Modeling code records
* START *
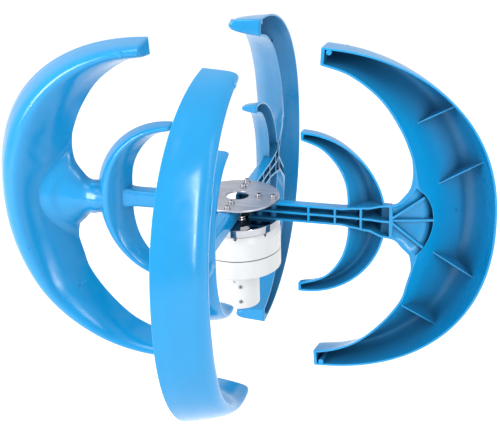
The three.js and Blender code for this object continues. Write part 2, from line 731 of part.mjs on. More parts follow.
place(stator, "upper_cover", upperCoverGeometry(), whitePaint);
place(stator, "lower_cover", lowerCoverGeometry(), whitePaint);
place(stator, "seam_gasket", seamGasketGeometry(), blackRubber);
place(stator, "shaft_seal", ring(shaftRadius + sealGap, 18.9, upperBearing.high + 0.6, coverTop - 0.3, 24),
  blackRubber);
place(stator, "stator_core", statorGeometry(), laminatedSteel);
const coil = coilGeometry();
for (let i = 0; i < toothCount; i++) {
  place(stator, `stator_coil_${i + 1}`, coil, enamelledCopper, vec(0, 0, 0), (i * 2 * Math.PI) / toothCount);
}
const screwLength = screwSeat - seamHeight + 12;
const coverScrew = geometryOf(cutFrom(
  joined([cylinder(screwHeadRadius, 0, 2.4, 8), cylinder(screwShankRadius, -screwLength, 0.5, 6)]),
  [cylinder(1.3, 1.2, 3, 6)],
));
for (let i = 0; i < coverScrewCount; i++) {
  const angle = coverScrewPhase + (i * 2 * Math.PI) / coverScrewCount;
  const spot = vec(coverScrewCircle * Math.cos(angle), coverScrewCircle * Math.sin(angle), screwSeat + gap);
  place(stator, `cover_screw_${i + 1}`, coverScrew, whitePaint, spot);
}
place(stator, "mast_sleeve", sleeveGeometry(), whitePaint);
setScrewHeights.forEach((height, i) => {
  place(stator, `mast_set_screw_${i + 1}`, setScrewGeometry(), brightSteel, vec(0, 0, height), setScrewAngle);
});
const sleeveScrew = sleeveScrewGeometry();
for (let i = 0; i < sleeveScrewCount; i++) {
  const angle = Math.PI / 4 + (i * 2 * Math.PI) / sleeveScrewCount;
  const spot = vec(sleeveScrewCircle * Math.cos(angle), sleeveScrewCircle * Math.sin(angle), 0);
  place(stator, `sleeve_screw_${i + 1}`, sleeveScrew, brightSteel, spot);
}
place(stator, "cable_grommet", grommetGeometry(), blackRubber);

export default turbine;
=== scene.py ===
# The small wind turbine's visual model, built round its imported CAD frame.
# Shapes are worked out in millimetres, in the CAD's frame, and become metres when a mesh is made.
import math

import bmesh
import bpy
from mathutils import Matrix, Vector
from mathutils.bvhtree import BVHTree


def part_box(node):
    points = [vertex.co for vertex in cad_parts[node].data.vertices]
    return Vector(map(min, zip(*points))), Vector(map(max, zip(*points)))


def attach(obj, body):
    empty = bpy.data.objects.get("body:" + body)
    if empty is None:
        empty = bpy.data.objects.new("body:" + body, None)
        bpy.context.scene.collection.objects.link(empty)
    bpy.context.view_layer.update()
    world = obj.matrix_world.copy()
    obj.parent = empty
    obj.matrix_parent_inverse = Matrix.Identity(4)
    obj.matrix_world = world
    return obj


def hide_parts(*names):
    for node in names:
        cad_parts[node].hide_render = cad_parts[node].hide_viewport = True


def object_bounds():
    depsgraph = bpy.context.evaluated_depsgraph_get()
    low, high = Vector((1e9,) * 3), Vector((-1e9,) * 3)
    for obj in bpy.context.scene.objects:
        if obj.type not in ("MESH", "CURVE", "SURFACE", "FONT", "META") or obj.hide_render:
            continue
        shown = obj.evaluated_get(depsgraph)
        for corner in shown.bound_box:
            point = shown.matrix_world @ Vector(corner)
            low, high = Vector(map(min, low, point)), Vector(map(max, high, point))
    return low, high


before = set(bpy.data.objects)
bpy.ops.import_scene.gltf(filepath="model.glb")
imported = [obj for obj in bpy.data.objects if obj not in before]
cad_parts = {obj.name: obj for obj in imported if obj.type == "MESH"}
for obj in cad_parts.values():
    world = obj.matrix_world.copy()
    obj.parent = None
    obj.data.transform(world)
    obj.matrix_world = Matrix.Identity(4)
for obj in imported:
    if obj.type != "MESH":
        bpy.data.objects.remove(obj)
cad_low, cad_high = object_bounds()

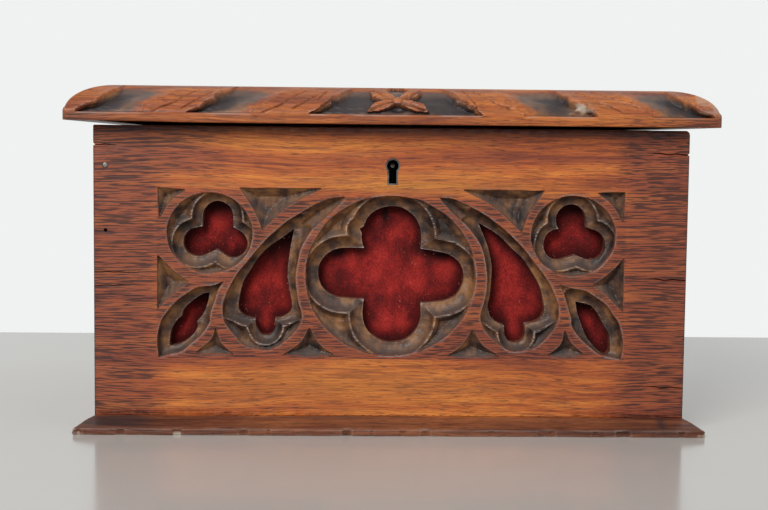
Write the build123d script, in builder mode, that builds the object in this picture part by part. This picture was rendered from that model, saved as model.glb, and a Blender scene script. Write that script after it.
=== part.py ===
from build123d import *
import math
import os

# Carved oak letter box with a hinged lid, a box lock and red velvet behind pierced Gothic tracery.
# Millimetres. Origin: centre of the box's footprint on the table. The front looks along -Y, up is +Z.

# Driving sizes of the box
box_width = 300.0
box_depth = 196.0
panel_height = 146.9
front_thick = 14.0
side_thick = 12.0
back_thick = 12.0
bottom_thick = 7.8

# Base strip along the front
strip_depth = 11.5
strip_nosing = 3.3
strip_return = 11.4

# Lid
lid_thick = 18.5
lid_overhang = 13.0
lid_nosing = 4.7
lid_quirk = 1.0
ovolo_run = 23.0
slot_length = 160.0
slot_width = 10.0

# Levels of the carving, as depths below the face
field_sunk = 1.5
hollow_depth = 6.0
hollow_run = 5.0
pit_depth = 3.2
spandrel_depth = 4.5
pit_margin = 1.7
least_pit = 8.0

# Half the width of the carved field
field_half = 118.2

# Central ring and its four foils: across, up, radius
ring_mid = 72.1
ring_r = 43.0
side_foil_out = 24.5
side_foil_r = 12.8
end_foil_up = 20.0
end_foil_r = 15.2
foil_cusp_out = 14.2
foil_cusp_up = 13.9

# Trefoil roundels
roundel_out = 91.9
roundel_mid = 93.2
roundel_r = 21.2
trefoil_lobe_r = 7.5
trefoil_top_out = 90.8
trefoil_top_up = 101.4
trefoil_low_half = 8.8
trefoil_low_mid = 90.8
trefoil_low_up = 88.2
trefoil_hollow_run = 4.0

# Large mouchettes: the round foot, the flank and the tip of the field
mouchette_foot_out = 65.5
mouchette_foot_up = 53.5
mouchette_foot_r = 19.8
mouchette_flank = (-57.6, 96.3)
mouchette_tip = (-23.5, 111.6)
mouchette_waist = (-45.6, 85.4)

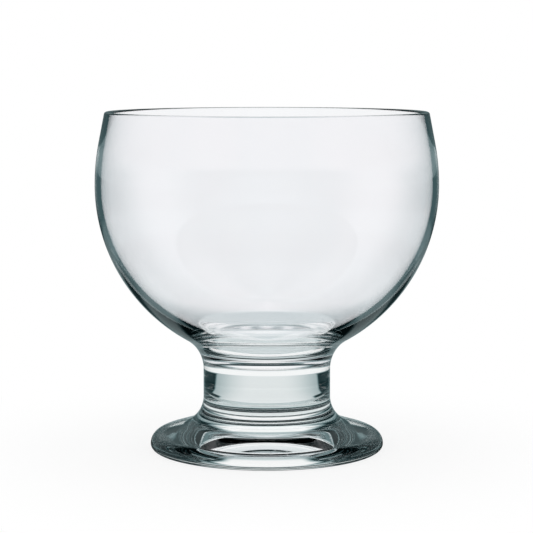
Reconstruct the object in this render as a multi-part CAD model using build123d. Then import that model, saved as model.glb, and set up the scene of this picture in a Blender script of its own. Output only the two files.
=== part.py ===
from build123d import *
from math import acos, asin, atan2, cos, degrees, hypot, pi, radians, sin, sqrt, tan
import os

# A footed dessert glass for a layered parfait: a wide round bowl that draws in
# to its rim, a short thick stem and a heavy round foot. The three pieces are
# made hot one after the other and fused face to face, so each is a solid of
# revolution about +Z and the outer surface runs on from one to the next.
# Millimetres and degrees. The origin is the centre of the base, on the table.

# Bowl, outside: below its widest place it is nearly a ball, whose centre lies
# a little past the axis, and above it a longer round eases into a straight side
bowl_diameter = 110.0
lower_centre_overhang = 1.8
upper_round = 70.5
side_lean = 11.1
rim_above_belly = 23.5

# Bowl, inside: the wall thickens from the belly down to the floor, and above the
# belly the inside leans in a little less than the outside
wall_at_belly = 1.95
wall_ease = 1.4
cavity_floor_round = 75.0
floor_thickness = 5.08

# Stem, and where the fused seams lie from the ends of its straight part
stem_diameter = 41.0
stem_length = 8.9
neck_round = 11.4
flare_round = 9.7
bowl_joint_rise = 2.5
foot_joint_drop = 5.1

# Foot
foot_diameter = 75.4
foot_slope = 17.5
edge_round = 3.9
base_round = 1.7
bearing_width = 2.6
kick_height = 1.3

# Directions in an outline, as angles from the outward level
straight_up = degrees(pi / 2)
towards_axis = 2 * straight_up
straight_down = 3 * straight_up

bowl_radius = bowl_diameter / 2
lower_round = bowl_radius + lower_centre_overhang
stem_radius = stem_diameter / 2
foot_radius = foot_diameter / 2


def on_arc(centre, radius, angle):
    """A point of a round stretch, by its angle from the outward level."""
    turn = radians(angle)
    return (centre[0] + radius * cos(turn), centre[1] + radius * sin(turn))


def arc(centre, radius, start, end):
    """A round stretch of an outline, between two angles."""
    return CenterArc(centre, radius, start, end - start)


def turned(outline):
    """The solid that a closed outline sweeps about the upright axis."""
    return revolve(Plane.XZ * make_face(outline), axis=Axis.Z)


# The hollow curve between the foot's straight slope and the stem touches both
foot_edge_centre = (foot_radius - edge_round, base_round)
slope_end = on_arc(foot_edge_centre, edge_round, straight_up - foot_slope)
flare_reach = stem_radius + flare_round - slope_end[0]
flare_rise = (flare_round - flare_reach * sin(radians(foot_slope))) / cos(radians(foot_slope))
flare_centre = (stem_radius + flare_round, slope_end[1] + flare_rise)
slope_start = on_arc(flare_centre, flare_round, straight_down - foot_slope)

# The hollow curve between the stem and the bowl touches the bowl's lower round
neck_centre = (stem_radius + neck_round, flare_centre[1] + stem_length)
neck_reach = neck_centre[0] + lower_centre_overhang
bowl_rise = sqrt((lower_round + neck_round) ** 2 - neck_reach**2)
neck_angle = degrees(atan2(bowl_rise, neck_reach))
belly_height = neck_centre[1] + bowl_rise
glass_height = belly_height + rim_above_belly

# The seams are level cuts through the two hollow curves
bowl_joint_height = neck_centre[1] + bowl_joint_rise
foot_joint_height = flare_centre[1] - foot_joint_drop
bowl_joint_angle = towards_axis - degrees(asin(bowl_joint_rise / neck_round))
foot_joint_angle = towards_axis + degrees(asin(foot_joint_drop / flare_round))
bowl_joint_edge = on_arc(neck_centre, neck_round, bowl_joint_angle)
foot_joint_edge = on_arc(flare_centre, flare_round, foot_joint_angle)


def rim(outer_start, inner_start):
    """The melted edge: half a round that runs from the outer side to the inner.

    It gives the round's outer end, top and inner end.
    """
    outer_slope = tan(radians(side_lean))
    inner_slope = tan(radians(side_lean - wall_ease))

    def outer_x(height):
        return outer_start[0] - (height - outer_start[1]) * outer_slope

    def inner_x(height):
        return inner_start[0] - (height - inner_start[1]) * inner_slope

    half_wall = (outer_x(glass_height) - inner_x(glass_height)) * cos(radians(side_lean)) / 2
    tilt = half_wall * sin(radians(side_lean))
    outer_level = glass_height - half_wall + tilt
    inner_level = glass_height - half_wall - tilt
    outer_end = (outer_x(outer_level), outer_level)
    inner_end = (inner_x(inner_level), inner_level)
    middle = ((outer_end[0] + inner_end[0]) / 2, (outer_end[1] + inner_end[1]) / 2)
    bulge = hypot(outer_end[0] - inner_end[0], outer_end[1] - inner_end[1]) / 2
    top = on_arc(middle, bulge, straight_up + side_lean)
    return outer_end, top, inner_end


def bowl():
    """The round bowl: a thin wall that thickens down to its floor."""
    inner_belly = bowl_radius - wall_at_belly

    # The floor's thickness is measured up from the lowest point of the outer ball
    ball_depth = sqrt(lower_round**2 - lower_centre_overhang**2)
    floor_level = belly_height - ball_depth + floor_thickness
    floor_centre = (0, floor_level + cavity_floor_round)
    floor_above_belly = floor_centre[1] - belly_height

    # The cavity's side is the round that touches both the belly and the floor
    spare = cavity_floor_round**2 - inner_belly**2 - floor_above_belly**2
    cavity_round = spare / (2 * (cavity_floor_round - inner_belly))
    cavity_centre = (inner_belly - cavity_round, belly_height)
    floor_angle = -degrees(atan2(floor_above_belly, cavity_centre[0]))

    outer_lower = (bowl_radius - lower_round, belly_height)
    outer_upper = (bowl_radius - upper_round, belly_height)
    inner_upper = (inner_belly - upper_round, belly_height)
    inner_lean = side_lean - wall_ease
    outer_side = on_arc(outer_upper, upper_round, side_lean)
    inner_side = on_arc(inner_upper, upper_round, inner_lean)
    outer_end, rim_top, inner_end = rim(outer_side, inner_side)
    outline = [
        Line((0, bowl_joint_height), bowl_joint_edge),
        arc(neck_centre, neck_round, bowl_joint_angle, towards_axis - neck_angle),
        arc(outer_lower, lower_round, -neck_angle, 0),
        arc(outer_upper, upper_round, 0, side_lean),
        Line(outer_side, outer_end),
        ThreePointArc(outer_end, rim_top, inner_end),
        Line(inner_end, inner_side),
        arc(inner_upper, upper_round, inner_lean, 0),
        arc(cavity_centre, cavity_round, 0, floor_angle),
        arc(floor_centre, cavity_floor_round, floor_angle, -straight_up),
        Line((0, floor_level), (0, bowl_joint_height)),
    ]
    return turned(outline)


def stem():
    """The solid stem, hollow-curved into the bowl above and the foot below."""
    outline = [
        Line((0, foot_joint_height), foot_joint_edge),
        arc(flare_centre, flare_round, foot_joint_angle, towards_axis),
        Line((stem_radius, flare_centre[1]), (stem_radius, neck_centre[1])),
        arc(neck_centre, neck_round, towards_axis, bowl_joint_angle),
        Line(bowl_joint_edge, (0, bowl_joint_height)),
        Line((0, bowl_joint_height), (0, foot_joint_height)),
    ]
    return turned(outline)


def foot():
    """The heavy foot: a sloping top, a round edge and a bearing ring round a
    shallow hollow that keeps the middle of the base off the table."""
    base_centre = (foot_radius - base_round, base_round)
    hollow_radius = base_centre[0] - bearing_width
    hollow_round = (hollow_radius**2 + kick_height**2) / (2 * kick_height)
    hollow_centre = (0, kick_height - hollow_round)
    hollow_angle = degrees(acos(hollow_radius / hollow_round))
    outline = [
        Line((0, kick_height), (0, foot_joint_height)),
        Line((0, foot_joint_height), foot_joint_edge),
        arc(flare_centre, flare_round, foot_joint_angle, straight_down - foot_slope),
        Line(slope_start, slope_end),
        arc(foot_edge_centre, edge_round, straight_up - foot_slope, 0),
        arc(base_centre, base_round, 0, -straight_up),
        Line((base_centre[0], 0), (hollow_radius, 0)),
        arc(hollow_centre, hollow_round, hollow_angle, straight_up),
    ]
    return turned(outline)


os.makedirs("parts", exist_ok=True)
for name, make in (("bowl", bowl), ("stem", stem), ("foot", foot)):
    export_step(make(), f"parts/{name}.step")
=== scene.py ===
from math import acos, asin, atan2, cos, degrees, pi, radians, sin, sqrt, tan

import bmesh
import bpy
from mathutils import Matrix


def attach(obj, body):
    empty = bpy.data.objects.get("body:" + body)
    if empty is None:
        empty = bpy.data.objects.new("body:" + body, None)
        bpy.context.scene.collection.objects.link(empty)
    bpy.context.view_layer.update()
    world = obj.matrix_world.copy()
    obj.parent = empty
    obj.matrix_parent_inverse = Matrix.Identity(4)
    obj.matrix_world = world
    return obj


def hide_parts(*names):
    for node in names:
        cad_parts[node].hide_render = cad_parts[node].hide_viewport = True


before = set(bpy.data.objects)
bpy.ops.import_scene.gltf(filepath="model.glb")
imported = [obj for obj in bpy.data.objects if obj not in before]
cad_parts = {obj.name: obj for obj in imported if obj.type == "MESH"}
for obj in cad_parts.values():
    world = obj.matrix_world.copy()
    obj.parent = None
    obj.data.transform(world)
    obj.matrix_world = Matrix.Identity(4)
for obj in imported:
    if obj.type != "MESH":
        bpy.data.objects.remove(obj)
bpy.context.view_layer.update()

# A footed dessert glass: a round bowl, a short thick stem and a heavy foot, all
# of clear glass and fused hot. Metres and degrees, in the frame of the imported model.

scene = bpy.context.scene
mm = 0.001

# Bowl
bowl_radius = 55.0 * mm
lower_centre_overhang = 1.8 * mm
upper_round = 70.5 * mm
side_lean = 11.1
rim_above_belly = 23.5 * mm
wall_at_belly = 1.95 * mm
wall_ease = 1.4
cavity_floor_round = 75.0 * mm
floor_thickness = 5.08 * mm

# Stem
stem_radius = 20.5 * mm
stem_length = 8.9 * mm
neck_round = 11.4 * mm
flare_round = 9.7 * mm
bowl_joint_rise = 2.5 * mm
foot_joint_drop = 5.1 * mm

# Foot
foot_radius = 37.7 * mm
foot_slope = 17.5
edge_round = 3.9 * mm
base_round = 1.7 * mm
bearing_width = 2.6 * mm
kick_height = 1.3 * mm

# How finely the pieces are turned: steps round the axis and across the foot's
# hollow, and the part of a round stretch that one step takes
turn_steps = 256
hollow_steps = 12
fewest_steps = 2
round_step = 1.5
foot_edge_step = 3.75
small_round_step = 7.5

# The film of air that is left in each fused seam, and where points become one
seam_gap = 0.002 * mm
merge_distance = 0.0001 * mm

# Glass: how it bends light, the tints of its pieces and of the light in its shadow
glass_bend = 1.52
clear = (1.0, 1.0, 1.0, 1.0)
pale_green = (0.985, 0.996, 0.994, 1.0)
pale_teal = (0.955, 0.992, 0.992, 1.0)
pale_violet = (0.990, 0.987, 1.0, 1.0)
pale_blue = (0.980, 0.985, 0.998, 1.0)
shadow_tint = (0.985, 0.99, 0.99, 1.0)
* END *
WORK TO BE COMPLETED
Return exactly, and only, the lines from the one containing "for (let i = 0; i < sleeveScrewCount;" down to the one containing "zip(*points))), Vector(map(max, zip(*points)))", with both of those lines included.

RESPONSE TO THE EXERCISE
for (let i = 0; i < sleeveScrewCount; i++) {
  const angle = Math.PI / 4 + (i * 2 * Math.PI) / sleeveScrewCount;
  const spot = vec(sleeveScrewCircle * Math.cos(angle), sleeveScrewCircle * Math.sin(angle), 0);
  place(stator, `sleeve_screw_${i + 1}`, sleeveScrew, brightSteel, spot);
}
place(stator, "cable_grommet", grommetGeometry(), blackRubber);

export default turbine;
=== scene.py ===
# The small wind turbine's visual model, built round its imported CAD frame.
# Shapes are worked out in millimetres, in the CAD's frame, and become metres when a mesh is made.
import math

import bmesh
import bpy
from mathutils import Matrix, Vector
from mathutils.bvhtree import BVHTree


def part_box(node):
    points = [vertex.co for vertex in cad_parts[node].data.vertices]
    return Vector(map(min, zip(*points))), Vector(map(max, zip(*points)))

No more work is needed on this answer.